EXERCISE:
Repeat all of the material exactly as given.

GIVEN MATERIAL:

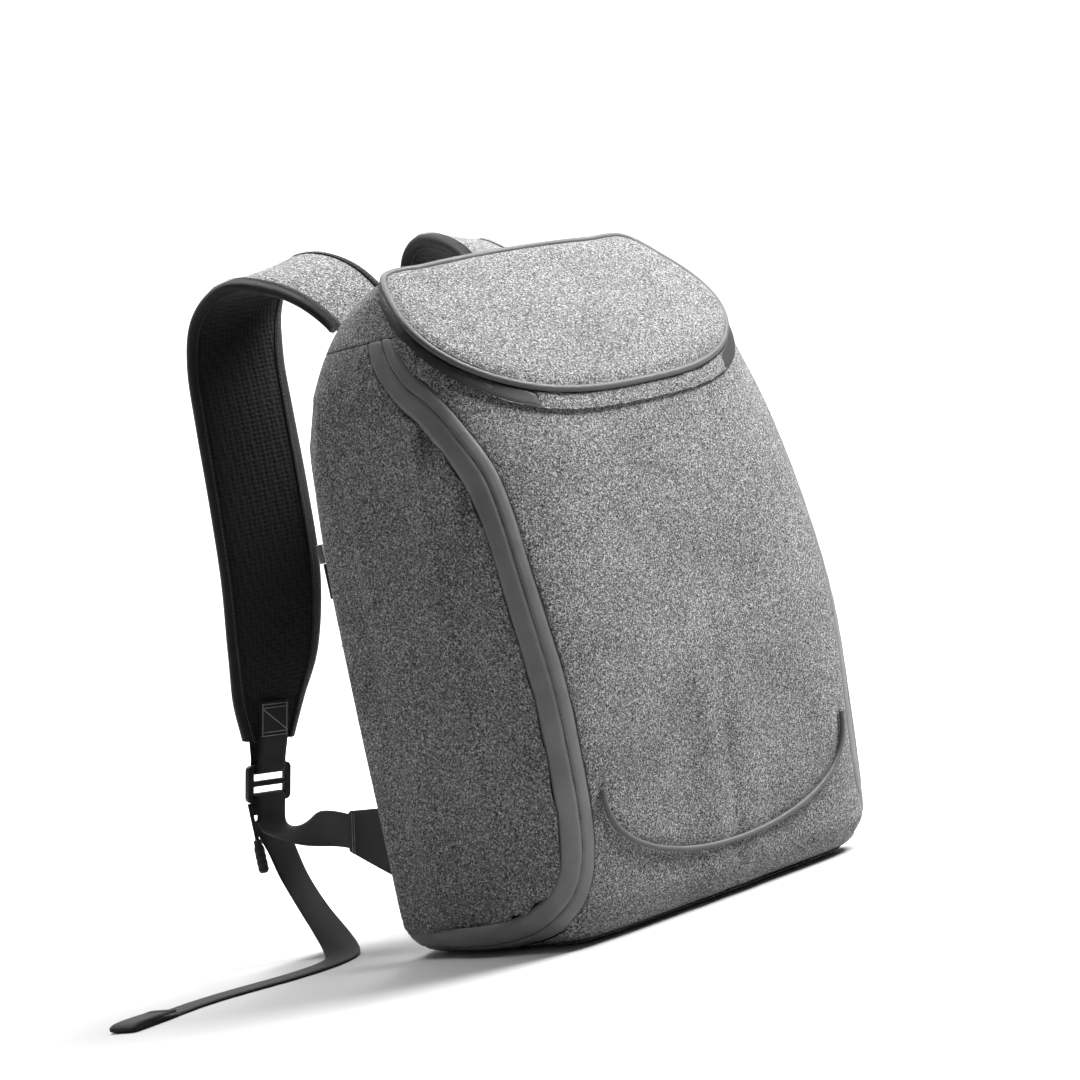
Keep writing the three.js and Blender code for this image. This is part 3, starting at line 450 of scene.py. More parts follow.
def skin(name, ring_points, materials, closed_path=False, face_material=None):
    """A closed surface through rings of points, with u across and v along, in millimetres."""
    bm = bmesh.new()
    layer = bm.loops.layers.uv.new("UVMap")
    rings = [[bm.verts.new(p) for p in ring] for ring in ring_points]
    middles = [np.mean(ring, axis=0) for ring in ring_points]
    n, count = len(ring_points[0]), len(rings)
    first = ring_points[count // 2]
    girth = np.concatenate([[0], np.cumsum([math.dist(first[k], first[(k + 1) % n]) for k in range(n)])])
    runs = np.concatenate([[0], np.cumsum([math.dist(a, b) for a, b in zip(middles, middles[1:] + middles[:1])])])
    for i in range(count if closed_path else count - 1):
        a, b = rings[i], rings[(i + 1) % count]
        v0, v1 = runs[i], runs[i + 1]
        for k in range(n):
            face = bm.faces.new((a[k], a[(k + 1) % n], b[(k + 1) % n], b[k]))
            for loop, u, v in zip(face.loops, (k, k + 1, k + 1, k), (v0, v0, v1, v1)):
                loop[layer].uv = (girth[u] / MM, v / MM)
            if face_material:
                face.material_index = face_material(k)
    if not closed_path:
        bm.faces.new(rings[0][::-1])
        bm.faces.new(rings[-1])
    bmesh.ops.recalc_face_normals(bm, faces=bm.faces)
    mesh = bpy.data.meshes.new(name)
    bm.to_mesh(mesh)
    bm.free()
    piece = new_object(name, mesh, materials)
    mesh.set_sharp_from_angle(angle=math.radians(55))
    return piece


def sweep(name, stations, sections, materials, closed_path=False, face_material=None):
    """Stations are (place, across, out); sections are rows of (a, b), one set for all or one for each station."""
    rings = []
    for i, (place, across, out) in enumerate(stations):
        rows = sections[i] if isinstance(sections, list) else sections
        rings.append(np.array([place + across * a + out * b for a, b in rows]))
    return skin(name, rings, materials, closed_path, face_material)


def catmull(points, per_segment=12, closed=False):
    """The centripetal Catmull-Rom curve through points."""
    points = [np.asarray(p, float) for p in points]
    n = len(points)
    out = []
    for i in range(n if closed else n - 1):
        p1, p2 = points[i], points[(i + 1) % n]
        p0 = points[i - 1] if closed or i else 2 * p1 - p2
        p3 = points[(i + 2) % n] if closed or i + 2 < n else 2 * p2 - p1
        d0, d1, d2 = (max(np.linalg.norm(b - a), 1e-9) ** 0.5 for a, b in ((p0, p1), (p1, p2), (p2, p3)))
        t1 = ((p1 - p0) / d0 - (p2 - p0) / (d0 + d1) + (p2 - p1) / d1) * d1
        t2 = ((p2 - p1) / d1 - (p3 - p1) / (d1 + d2) + (p3 - p2) / d2) * d1
        for s in np.arange(per_segment) / per_segment:
            out.append(p1 + t1 * s + (3 * (p2 - p1) - 2 * t1 - t2) * s ** 2 + (2 * (p1 - p2) + t1 + t2) * s ** 3)
    if not closed:
        out.append(points[-1])
    return np.array(out)


def evenly(line, count, closed=False):
    """Points spaced evenly along a line."""
    line = np.vstack([line, line[:1]]) if closed else np.asarray(line)
    run = np.concatenate([[0], np.cumsum(np.linalg.norm(np.diff(line, axis=0), axis=1))])
    where = np.linspace(0, run[-1], count + 1)[: count if closed else count + 1]
    return np.column_stack([np.interp(where, run, line[:, k]) for k in range(3)])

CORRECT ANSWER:
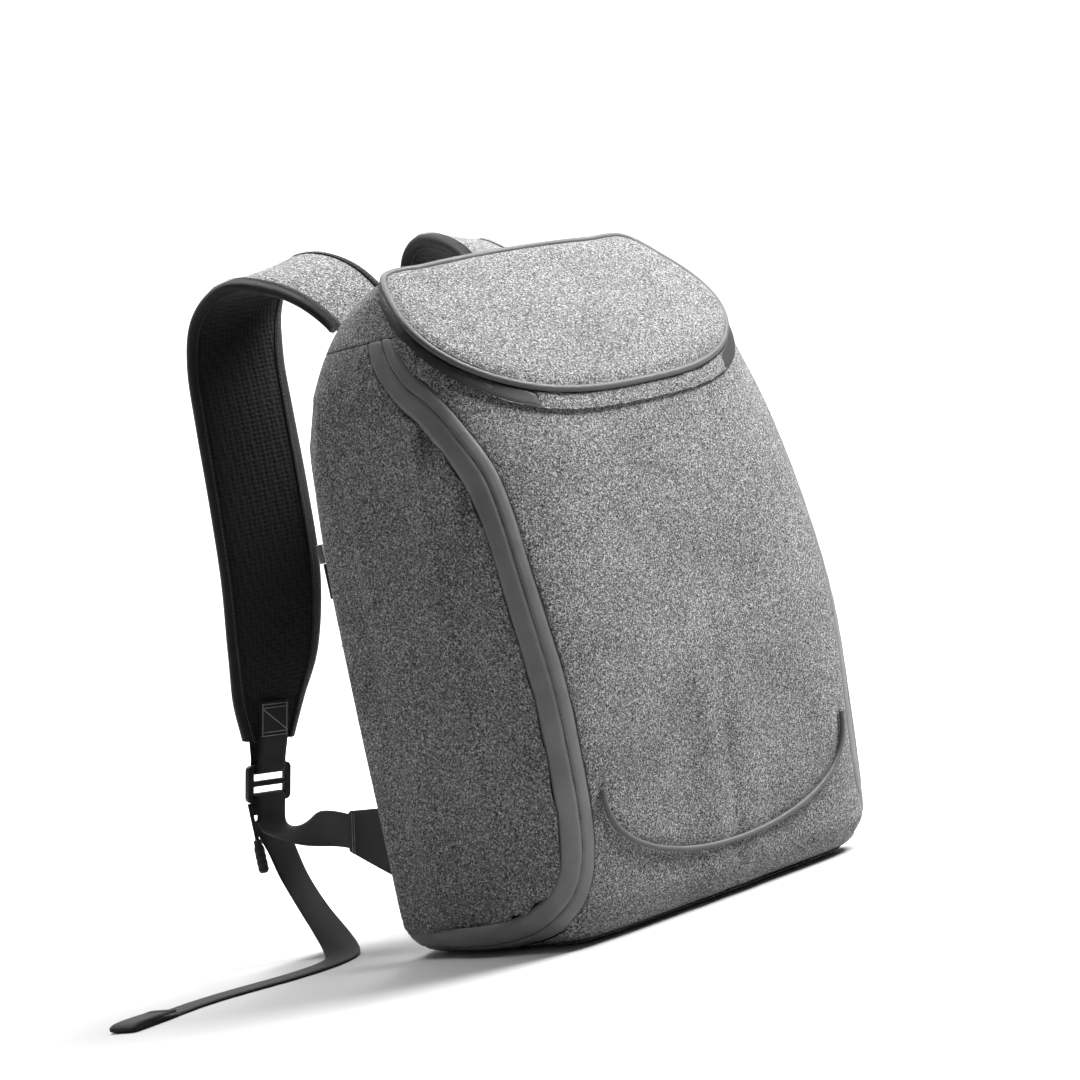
Keep writing the three.js and Blender code for this image. This is part 3, starting at line 450 of scene.py. More parts follow.
def skin(name, ring_points, materials, closed_path=False, face_material=None):
    """A closed surface through rings of points, with u across and v along, in millimetres."""
    bm = bmesh.new()
    layer = bm.loops.layers.uv.new("UVMap")
    rings = [[bm.verts.new(p) for p in ring] for ring in ring_points]
    middles = [np.mean(ring, axis=0) for ring in ring_points]
    n, count = len(ring_points[0]), len(rings)
    first = ring_points[count // 2]
    girth = np.concatenate([[0], np.cumsum([math.dist(first[k], first[(k + 1) % n]) for k in range(n)])])
    runs = np.concatenate([[0], np.cumsum([math.dist(a, b) for a, b in zip(middles, middles[1:] + middles[:1])])])
    for i in range(count if closed_path else count - 1):
        a, b = rings[i], rings[(i + 1) % count]
        v0, v1 = runs[i], runs[i + 1]
        for k in range(n):
            face = bm.faces.new((a[k], a[(k + 1) % n], b[(k + 1) % n], b[k]))
            for loop, u, v in zip(face.loops, (k, k + 1, k + 1, k), (v0, v0, v1, v1)):
                loop[layer].uv = (girth[u] / MM, v / MM)
            if face_material:
                face.material_index = face_material(k)
    if not closed_path:
        bm.faces.new(rings[0][::-1])
        bm.faces.new(rings[-1])
    bmesh.ops.recalc_face_normals(bm, faces=bm.faces)
    mesh = bpy.data.meshes.new(name)
    bm.to_mesh(mesh)
    bm.free()
    piece = new_object(name, mesh, materials)
    mesh.set_sharp_from_angle(angle=math.radians(55))
    return piece


def sweep(name, stations, sections, materials, closed_path=False, face_material=None):
    """Stations are (place, across, out); sections are rows of (a, b), one set for all or one for each station."""
    rings = []
    for i, (place, across, out) in enumerate(stations):
        rows = sections[i] if isinstance(sections, list) else sections
        rings.append(np.array([place + across * a + out * b for a, b in rows]))
    return skin(name, rings, materials, closed_path, face_material)


def catmull(points, per_segment=12, closed=False):
    """The centripetal Catmull-Rom curve through points."""
    points = [np.asarray(p, float) for p in points]
    n = len(points)
    out = []
    for i in range(n if closed else n - 1):
        p1, p2 = points[i], points[(i + 1) % n]
        p0 = points[i - 1] if closed or i else 2 * p1 - p2
        p3 = points[(i + 2) % n] if closed or i + 2 < n else 2 * p2 - p1
        d0, d1, d2 = (max(np.linalg.norm(b - a), 1e-9) ** 0.5 for a, b in ((p0, p1), (p1, p2), (p2, p3)))
        t1 = ((p1 - p0) / d0 - (p2 - p0) / (d0 + d1) + (p2 - p1) / d1) * d1
        t2 = ((p2 - p1) / d1 - (p3 - p1) / (d1 + d2) + (p3 - p2) / d2) * d1
        for s in np.arange(per_segment) / per_segment:
            out.append(p1 + t1 * s + (3 * (p2 - p1) - 2 * t1 - t2) * s ** 2 + (2 * (p1 - p2) + t1 + t2) * s ** 3)
    if not closed:
        out.append(points[-1])
    return np.array(out)


def evenly(line, count, closed=False):
    """Points spaced evenly along a line."""
    line = np.vstack([line, line[:1]]) if closed else np.asarray(line)
    run = np.concatenate([[0], np.cumsum(np.linalg.norm(np.diff(line, axis=0), axis=1))])
    where = np.linspace(0, run[-1], count + 1)[: count if closed else count + 1]
    return np.column_stack([np.interp(where, run, line[:, k]) for k in range(3)])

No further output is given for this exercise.